Featured Application: The proposed methodology can be used to design and validate advanced battery management systems (BMS) for electric vehicles. By combining reconstruction strategies with recurrent neural network forecasting, the approach can reliably estimate the remaining time to depletion (RTD), even when sensor data is missing or corrupted. This contributes to safer vehicle operation, reduces range anxiety for end users, and supports predictive maintenance strategies in real-world mobility applications. Lithium-ion batteries are essential to electric vehicles, so it is crucial to continuously monitor and control their health. However, since today’s battery packs consist of hundreds or thousands of cells, monitoring all of them is challenging. Additionally, the performance of the entire battery pack is often limited by the weakest cell. Therefore, developing effective monitoring techniques that can reliably forecast the remaining time to depletion (RTD) of lithium-ion battery cells is essential for safe and efficient battery management. However, even in robust systems, this data can be lost due to electromagnetic interference, microcontroller malfunction, failed contacts, and other issues. Gaps in voltage measurements compromise the accuracy of data-driven forecasts. This work systematically evaluates how different voltage reconstruction methods affect the performance of recurrent neural network (RNN) forecast models trained to predict RTD through quantile regression. The paper uses experimental battery pack data based on the behavior of an electric vehicle under dynamic driving conditions. Artificial gaps of 500 s were introduced at the beginning, middle, and end of each discharge phase, resulting in over 4300 reconstruction cases. Four reconstruction methods were considered: a zero-order hold (ZOH), an autoregressive integrated moving average (ARIMA) model, a gated recurrent unit (GRU) model, and a hybrid unscented Kalman filter (UKF) model.

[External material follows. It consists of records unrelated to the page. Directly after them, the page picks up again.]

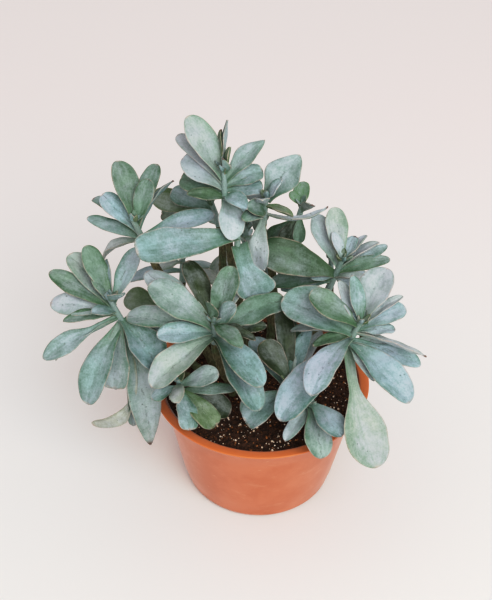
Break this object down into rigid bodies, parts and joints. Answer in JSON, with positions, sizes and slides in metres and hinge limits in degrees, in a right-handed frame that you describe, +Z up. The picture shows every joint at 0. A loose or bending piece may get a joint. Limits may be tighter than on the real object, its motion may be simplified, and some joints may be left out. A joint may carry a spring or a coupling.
{
  "type": "potted spoon-leaved succulent",
  "caption": "Branched succulent with flat, powdery blue-grey, spoon-shaped leaves, in potting mix in a round terracotta-coloured plastic pot with a flared lip.",
  "frame": {"origin": "centre of the pot's flat underside", "axes": "+Z up along the pot's axis, -Y towards the plant's front, +X to its right as seen from the front"},
  "size_m": [0.3208, 0.284, 0.3437],
  "materials": {
    "pot": "satin terracotta-coloured plastic, faintly scuffed",
    "soil": "matte, crumbly, dark bark and coir mix with pale perlite grains",
    "stem": "matte green-brown bark with leaf scars",
    "leaf": "powdery blue-grey wax bloom over green, with thin pink-brown margins"
  },
  "bodies": {
    "root": {"pot": "pot", "soil": "soil", "stem_top": "stem", "stem_inner_back": "stem", "stem_back_left": "stem", "stem_inner_left": "stem", "stem_left": "stem", "stem_centre": "stem", "stem_low_left": "stem", "stem_back_right": "stem", "stem_inner_right": "stem", "stem_right": "stem", "stem_front_right": "stem", "stem_low_middle": "stem", "stem_low_right": "stem", "stem_rear_left": "stem", "stem_rear_middle": "stem", "stem_rear_right": "stem", "stem_rear_low": "stem", "stem_rear_side": "stem", "head_back_left": "leaf", "head_top": "leaf", "head_middle": "leaf", "head_back_right": "leaf", "head_inner_right": "leaf", "head_inner_back": "leaf", "head_right": "leaf", "head_front_right": "leaf", "head_centre": "leaf", "head_inner_left": "leaf", "head_left": "leaf", "head_low_left": "leaf", "head_low_middle": "leaf", "head_low_right": "leaf", "head_rear_left": "leaf", "head_rear_middle": "leaf", "head_rear_right": "leaf", "head_rear_low": "leaf", "head_rear_side": "leaf"}
  },
  "joints": []
}
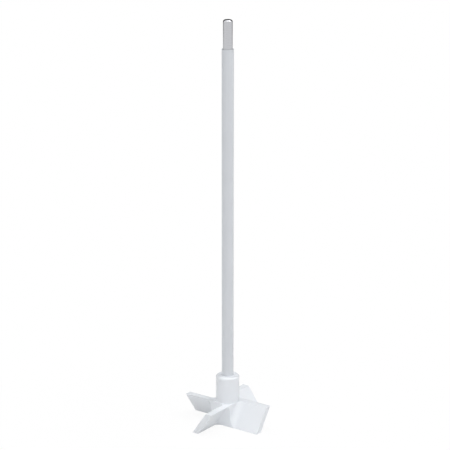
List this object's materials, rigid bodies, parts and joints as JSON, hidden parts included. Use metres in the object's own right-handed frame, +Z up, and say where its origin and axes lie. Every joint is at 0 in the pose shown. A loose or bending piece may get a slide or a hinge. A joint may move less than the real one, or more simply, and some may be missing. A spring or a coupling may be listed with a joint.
{
  "type": "ptfe stirrer shaft",
  "caption": "Laboratory stirrer shaft: a stainless rod in a PTFE sheath, bare at the top for a chuck, with a cross-shaped pitched-blade PTFE impeller and hub closing its lower end.",
  "frame": {"origin": "on the shaft's axis at the underside of the blades", "axes": "+Z up the shaft to the bare steel end, +X out along one blade"},
  "size_m": [0.075, 0.075, 0.35],
  "materials": {
    "stainless_rod": "fine ground, with a rounded and polished end",
    "ptfe_tube": "smooth and waxy, pale grey white",
    "ptfe_block": "fine machined, waxy white"
  },
  "bodies": {
    "root": {"steel_core": "stainless_rod", "ptfe_sheath": "ptfe_tube", "impeller": "ptfe_block"}
  },
  "joints": []
}
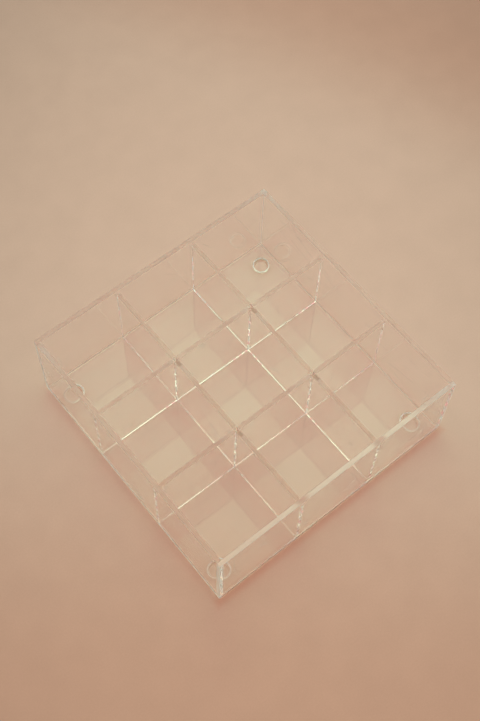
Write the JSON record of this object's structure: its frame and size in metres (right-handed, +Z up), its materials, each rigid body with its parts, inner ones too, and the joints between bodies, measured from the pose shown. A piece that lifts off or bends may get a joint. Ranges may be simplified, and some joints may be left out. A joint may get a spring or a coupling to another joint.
{
  "type": "acrylic drawer organizer",
  "caption": "Clear open-top square tray of cemented acrylic sheet, with cross-lapped dividers that form a grid of square compartments, on small round bumper feet.",
  "frame": {"origin": "middle of the footprint, on the surface that the feet stand on", "axes": "+Z up, +X along the front wall towards the right wall, +Y from the front wall towards the back wall"},
  "size_m": [0.18, 0.18, 0.0661],
  "materials": {
    "clear_acrylic": "colourless clear cast acrylic sheet, polished faces, cut edges polished and lightly eased",
    "clear_bumper": "clear soft polyurethane, slightly hazy"
  },
  "bodies": {
    "root": {"base_plate": "clear_acrylic", "front_wall": "clear_acrylic", "back_wall": "clear_acrylic", "left_wall": "clear_acrylic", "right_wall": "clear_acrylic", "column_divider_1": "clear_acrylic", "column_divider_2": "clear_acrylic", "row_divider_1": "clear_acrylic", "row_divider_2": "clear_acrylic", "foot_front_left": "clear_bumper", "foot_front_right": "clear_bumper", "foot_back_left": "clear_bumper", "foot_back_right": "clear_bumper"}
  },
  "joints": []
}
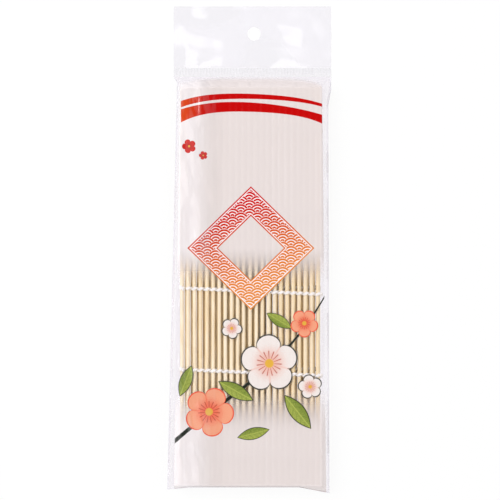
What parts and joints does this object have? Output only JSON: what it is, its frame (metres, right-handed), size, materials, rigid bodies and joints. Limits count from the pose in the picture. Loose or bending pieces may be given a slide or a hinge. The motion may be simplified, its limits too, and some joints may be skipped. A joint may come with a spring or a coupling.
{
  "type": "bamboo sushi rolling mat in a header bag",
  "caption": "Bamboo rolling mat of round sticks twined with cotton cord, folded in three in a clear film bag whose header has a hang hole.",
  "frame": {"origin": "under the middle of the pack, on the surface that it lies on", "axes": "+X to the right and +Y towards the header as seen from the front, +Z out of the front of the pack"},
  "size_m": [0.0984, 0.292, 0.0119],
  "materials": {
    "bag_film": "clear polypropylene film, printed on the front in white, red and orange",
    "welded_film": "clear film hazed by heat welding",
    "header_film": "clear film in two plies, slightly milky",
    "bamboo": "plain planed bamboo, unvarnished",
    "cotton_cord": "undyed cotton twine"
  },
  "bodies": {
    "bag": {"back_film": "bag_film", "front_film": "bag_film", "side_seam_left": "welded_film", "side_seam_right": "welded_film", "bottom_seam": "welded_film", "crimp": "welded_film"},
    "header": {"header_back": "header_film", "header_front": "header_film"},
    "mat_bottom": {"sticks_bottom_1": "bamboo", "sticks_bottom_2": "bamboo", "sticks_bottom_3": "bamboo", "sticks_bottom_4": "bamboo", "sticks_bottom_5": "bamboo", "sticks_bottom_6": "bamboo", "sticks_bottom_7": "bamboo", "cord_bottom_1": "cotton_cord", "cord_bottom_2": "cotton_cord", "cord_bottom_3": "cotton_cord", "cord_bottom_4": "cotton_cord", "cord_bottom_5": "cotton_cord"},
    "fold_right": {"stick_fold_right": "bamboo", "cord_rings_right": "cotton_cord"},
    "mat_middle": {"sticks_middle_1": "bamboo", "sticks_middle_2": "bamboo", "sticks_middle_3": "bamboo", "sticks_middle_4": "bamboo", "sticks_middle_5": "bamboo", "sticks_middle_6": "bamboo", "sticks_middle_7": "bamboo", "sticks_middle_8": "bamboo", "cord_middle_1": "cotton_cord", "cord_middle_2": "cotton_cord", "cord_middle_3": "cotton_cord", "cord_middle_4": "cotton_cord", "cord_middle_5": "cotton_cord"},
    "fold_left": {"stick_fold_left": "bamboo", "cord_rings_left": "cotton_cord"},
    "mat_top": {"sticks_top_1": "bamboo", "sticks_top_2": "bamboo", "sticks_top_3": "bamboo", "sticks_top_4": "bamboo", "sticks_top_5": "bamboo", "sticks_top_6": "bamboo", "sticks_top_7": "bamboo", "sticks_top_8": "bamboo", "cord_top_1": "cotton_cord", "cord_top_2": "cotton_cord", "cord_top_3": "cotton_cord", "cord_top_4": "cotton_cord", "cord_top_5": "cotton_cord"}
  },
  "joints": [
    {"name": "header_fold", "type": "hinge", "parent": "bag", "child": "header", "pos_m": [0, 0.1094, 0], "axis": [1, 0, 0], "range_deg": [-170, 0]},
    {"name": "mat_slide", "type": "slide", "parent": "bag", "child": "mat_bottom", "axis": [0, 1, 0], "range_m": [0, 0.29], "deforming": ["front_film"]},
    {"name": "mat_unfold", "type": "hinge", "parent": "mat_bottom", "child": "fold_right", "pos_m": [0.0412, 0, 0.00228], "axis": [0, 1, 0], "range_deg": [0, 90], "deforming": ["front_film"]},
    {"name": "unfold_right", "type": "hinge", "parent": "fold_right", "child": "mat_middle", "pos_m": [0.0412, 0, 0.00598], "axis": [0, 1, 0], "range_deg": [0, 90]},
    {"name": "turn_left", "type": "hinge", "parent": "mat_middle", "child": "fold_left", "pos_m": [-0.0402, 0, 0.00598], "axis": [0, -1, 0], "range_deg": [0, 90]},
    {"name": "unfold_left", "type": "hinge", "parent": "fold_left", "child": "mat_top", "pos_m": [-0.0402, 0, 0.00968], "axis": [0, -1, 0], "range_deg": [0, 90]}
  ],
  "couplings": [
    {"joint": "unfold_right", "follows": "mat_unfold", "ratio": 1},
    {"joint": "turn_left", "follows": "mat_unfold", "ratio": 1},
    {"joint": "unfold_left", "follows": "mat_unfold", "ratio": 1}
  ]
}
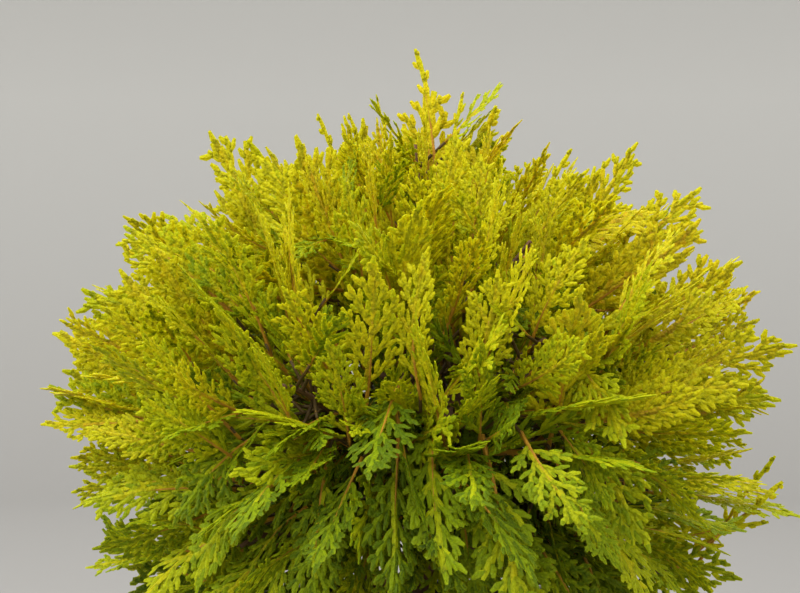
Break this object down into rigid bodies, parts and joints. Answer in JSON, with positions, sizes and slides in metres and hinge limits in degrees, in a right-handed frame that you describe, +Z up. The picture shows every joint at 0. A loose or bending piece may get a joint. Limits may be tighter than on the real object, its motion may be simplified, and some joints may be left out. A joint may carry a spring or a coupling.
{
  "type": "potted globe arborvitae",
  "caption": "Young globe-shaped golden conifer with flat fan sprays, growing in a round black nursery pot.",
  "frame": {"origin": "centre of the pot's flat underside, on the surface that the pot stands on", "axes": "+Z up along the pot's axis, -Y towards the viewer of the picture, +X to the viewer's right"},
  "size_m": [0.2833, 0.2451, 0.3829],
  "materials": {
    "pot_plastic": "satin black injection-moulded plastic",
    "potting_mix": "moist bark-based potting mix",
    "bark": "thin fibrous reddish-brown bark",
    "foliage_low": "matt waxy scale leaves, yellow-green",
    "foliage_middle": "matt waxy scale leaves, golden green",
    "foliage_high": "matt waxy scale leaves, golden",
    "foliage_top": "matt waxy scale leaves, golden"
  },
  "bodies": {
    "root": {"bough_high_1": "bark", "bough_high_2": "bark", "bough_high_3": "bark", "bough_high_4": "bark", "bough_high_5": "bark", "bough_low_1": "bark", "bough_low_2": "bark", "bough_low_3": "bark", "bough_low_4": "bark", "bough_low_5": "bark", "bough_low_6": "bark", "bough_low_7": "bark", "bough_middle_1": "bark", "bough_middle_2": "bark", "bough_middle_3": "bark", "bough_middle_4": "bark", "bough_middle_5": "bark", "bough_middle_6": "bark", "foliage_high_1": "foliage_high", "foliage_high_2": "foliage_high", "foliage_high_3": "foliage_high", "foliage_high_4": "foliage_high", "foliage_high_5": "foliage_high", "foliage_low_1": "foliage_low", "foliage_low_2": "foliage_low", "foliage_low_3": "foliage_low", "foliage_low_4": "foliage_low", "foliage_low_5": "foliage_low", "foliage_low_6": "foliage_low", "foliage_low_7": "foliage_low", "foliage_middle_1": "foliage_middle", "foliage_middle_2": "foliage_middle", "foliage_middle_3": "foliage_middle", "foliage_middle_4": "foliage_middle", "foliage_middle_5": "foliage_middle", "foliage_middle_6": "foliage_middle", "foliage_top": "foliage_top", "pot": "pot_plastic", "potting_mix": "potting_mix", "trunk": "bark"}
  },
  "joints": []
}
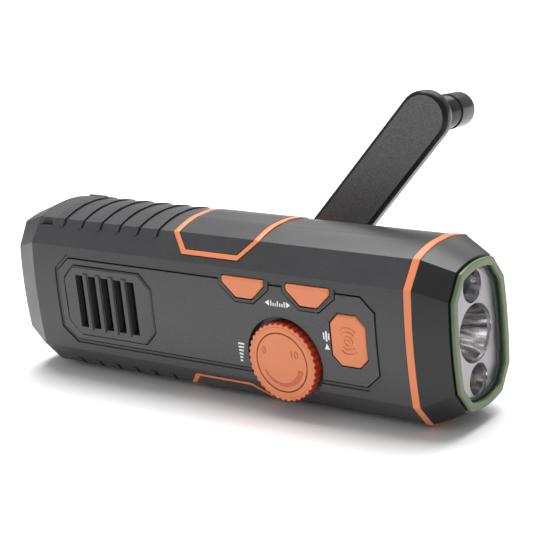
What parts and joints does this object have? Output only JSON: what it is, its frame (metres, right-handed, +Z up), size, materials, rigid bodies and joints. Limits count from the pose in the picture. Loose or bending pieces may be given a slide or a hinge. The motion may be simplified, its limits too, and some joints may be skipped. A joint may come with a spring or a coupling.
{
  "type": "emergency radio",
  "caption": "Hand-crank emergency radio with a torch head, siren button, volume dial, speaker grille and fold-out crank arm.",
  "frame": {"origin": "on the flat of the lower saddle plate, under the middle of the body's length", "axes": "+X towards the torch lens, -Y towards the control face, +Z up from the rest face"},
  "size_m": [0.18, 0.0866, 0.0949],
  "materials": {
    "shell": "fine matt texture, charcoal",
    "panel": "fine matt texture, dark grey",
    "bezel": "satin, near black",
    "orange": "satin moulded orange",
    "glow": "pale green phosphorescent plastic",
    "lens": "clear polycarbonate",
    "reflector": "vacuum metallised",
    "led": "phosphor and clear resin",
    "board": "green solder mask",
    "switch": "black moulded",
    "cloth": "black woven speaker cloth",
    "speaker": "doped paper cone",
    "steel": "zinc plated",
    "magnet": "plated ferrite magnet",
    "battery": "shrink wrapped cell",
    "ferrite": "sintered ferrite",
    "copper": "enamelled copper winding",
    "brass": "turned, bare",
    "nylon": "natural nylon",
    "rubber": "soft moulded, matt",
    "arm": "fine matt texture, dark grey",
    "knob": "polished black",
    "solar": "laminated solar cells",
    "gasket": "foam seal"
  },
  "bodies": {
    "housing": {"front_shell": "shell", "back_shell": "shell", "control_panel": "panel", "grille_insert": "panel", "upper_saddle_plate": "shell", "lower_saddle_plate": "shell", "upper_saddle_trim": "orange", "lower_saddle_trim": "orange", "head_ring": "orange", "head_bezel": "bezel", "glow_ring": "glow", "lens": "lens", "lens_gasket": "gasket", "reflector": "reflector", "led_board": "board", "main_led": "led", "side_leds": "led", "speaker_cloth": "cloth", "speaker": "speaker", "speaker_magnet": "magnet", "potentiometer": "steel", "main_board": "board", "tact_switches": "switch", "battery": "battery", "ferrite_rod": "ferrite", "antenna_coil": "copper", "hub_bush": "brass", "idler_shaft": "steel", "gearbox_plate": "steel", "generator": "steel", "port_cover_pin": "steel", "usb_socket": "steel", "charge_socket": "steel", "port_board": "board", "charge_riser": "switch", "solar_panel": "solar", "light_switch": "switch", "light_board": "board", "case_screws": "steel"},
    "crank_hub": {"crank_hub": "arm", "hinge_pin": "steel", "crank_gear": "nylon"},
    "crank_arm": {"crank_arm": "arm", "knob_pin": "steel"},
    "crank_knob": {"crank_knob": "knob", "knob_cap": "knob"},
    "idler": {"idler_gear": "nylon"},
    "generator_rotor": {"generator_pinion": "brass"},
    "volume_dial": {"volume_dial": "orange", "dial_shaft": "steel"},
    "tuning_down": {"tuning_down_button": "orange"},
    "tuning_up": {"tuning_up_button": "orange"},
    "siren": {"siren_button": "orange"},
    "light": {"light_button": "orange"},
    "port_cover": {"port_cover": "rubber"}
  },
  "joints": [
    {"name": "crank_spin", "type": "hinge", "parent": "housing", "child": "crank_hub", "pos_m": [0.003, 0.0249, 0.02915], "axis": [0, 1, 0], "continuous": true},
    {"name": "crank_fold", "type": "hinge", "parent": "crank_hub", "child": "crank_arm", "pos_m": [0.00784, 0.0249, 0.03488], "axis": [-0.7638, 0, 0.6455], "range_deg": [-10, 170]},
    {"name": "knob_spin", "type": "hinge", "parent": "crank_arm", "child": "crank_knob", "pos_m": [0.05107, 0.03671, 0.08603], "axis": [-0.1121, 0.9848, -0.1326], "continuous": true},
    {"name": "idler_spin", "type": "hinge", "parent": "housing", "child": "idler", "pos_m": [0.0238, 0.012, 0.02915], "axis": [0, 1, 0], "continuous": true},
    {"name": "generator_spin", "type": "hinge", "parent": "housing", "child": "generator_rotor", "pos_m": [0.0382, 0.008, 0.02915], "axis": [0, 1, 0], "continuous": true},
    {"name": "volume_turn", "type": "hinge", "parent": "housing", "child": "volume_dial", "pos_m": [0.0286, -0.02, 0.01905], "axis": [0, 1, 0], "range_deg": [0, 300]},
    {"name": "tuning_down_press", "type": "slide", "parent": "housing", "child": "tuning_down", "axis": [0, 1, 0], "range_m": [0, 0.0008], "stiffness_N_per_m": 800},
    {"name": "tuning_up_press", "type": "slide", "parent": "housing", "child": "tuning_up", "axis": [0, 1, 0], "range_m": [0, 0.0008], "stiffness_N_per_m": 800},
    {"name": "siren_press", "type": "slide", "parent": "housing", "child": "siren", "axis": [0, 1, 0], "range_m": [0, 0.0008], "stiffness_N_per_m": 800},
    {"name": "light_press", "type": "slide", "parent": "housing", "child": "light", "axis": [0, -1, 0], "range_m": [0, 0.0008], "stiffness_N_per_m": 800},
    {"name": "port_cover_open", "type": "hinge", "parent": "housing", "child": "port_cover", "pos_m": [-0.075, 0.0122, 0.0554], "axis": [-1, 0, 0], "range_deg": [0, 110]}
  ],
  "couplings": [
    {"joint": "idler_spin", "follows": "crank_spin", "ratio": -3.3333},
    {"joint": "generator_spin", "follows": "crank_spin", "ratio": 10}
  ]
}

The results presented here reveal that the UKF model, followed by the GRU model, outperform alternative reconstruction methods. These models minimize signal degradation and provide forecasts similar to the original past data signal, thus achieving the highest coefficient of determination and the lowest error indicators. The reconstructed signals were fed into LSTM and GRU RNNs to estimate RTD, which produced confidence intervals and median values for decision-making purposes.